May 9th, 2018, 4:36 am

Let me first write down the explicit answer to your last paragraph regarding my simple example. Let's keep [$]t_0[$] instead of setting it to [$]0[$] so as to make clear its dependence on [$]t_0[$]. The beta function is [$]\beta(t,t_0,\beta_0)=\beta_0 e^{-(t-t_0)}[$]. For line 1, [$]U_{t,1}=-\beta_0^2 e^{-2(T-t_0)}[$]. For line 2, [$]U_{t,2}=-\beta_0^2[$]. Do you agree?

Let me continue on with the inquiry. Let us start from the beginning.

We value two calls with the same stock price [$]S_0[$] and the same volatility [$]\beta_0[$] at two distinct valuation times [$]t_1[$] and [$]t_2[$]. We denote the two call values as [$]C(t_1,\beta_0)[$] and [$]C(t_2,\beta_0)[$]. 

The volatility process obeys one ordinary differential equation

[$]d\beta = f(t,\beta)dt[$]

for a uniformly Lipschitz continuous function [$]f[$]. There is a family of solutions [$]\beta(t,t_0,\beta_0)[$] such that for any given [$](t_0,\beta_0)[$], [$]\beta(t,t_0,\beta_0)[$] is the unique solution satisfying the aforementioned ODE in the variable [$]t[$] with its trajectory going through [$](t_0,\beta_0)[$], i.e., [$]\beta(t=t_0,t_0,\beta_0)=\beta_0[$].

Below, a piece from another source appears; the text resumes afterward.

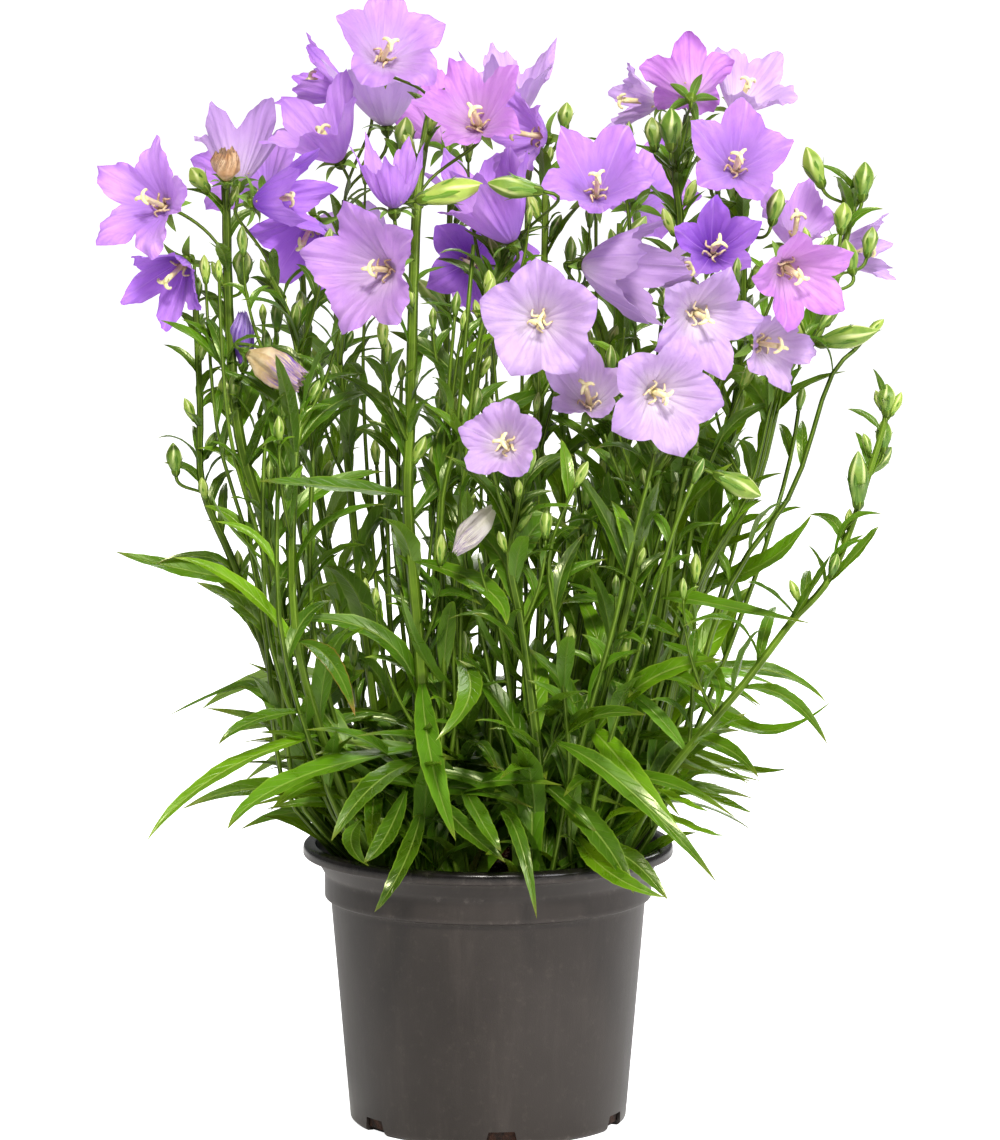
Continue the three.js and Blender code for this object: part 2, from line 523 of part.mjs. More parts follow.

For the two call options described in the first paragraph, the volatility function has to satisfy the ODE and the two distinct initial conditions. That means [$]\beta(t,t_1,\beta_0)[$] where [$]\beta(t=t_1,t_1,\beta_0)=\beta_0[$] is the volatility function for the first call and [$]\beta(t=t_2,t_2,\beta_0)=\beta_0[$] is the volatility function for the second call. These two functions describe two different trajectories. In other words, [$]\beta(t,t_1,\beta_0)[$] and [$]\beta(t,t_2,\beta_0)[$] are two different functions in the variable [$]t[$]. Otherwise, [$]\beta(t_1,t_1,\beta_0)=\beta(t_1,t_2,\beta_0)=\beta(t_2,t_1,\beta_0)=\beta(t_2,t_2,\beta_0)=\beta_0[$] which is generally false.

Do we agree thus far?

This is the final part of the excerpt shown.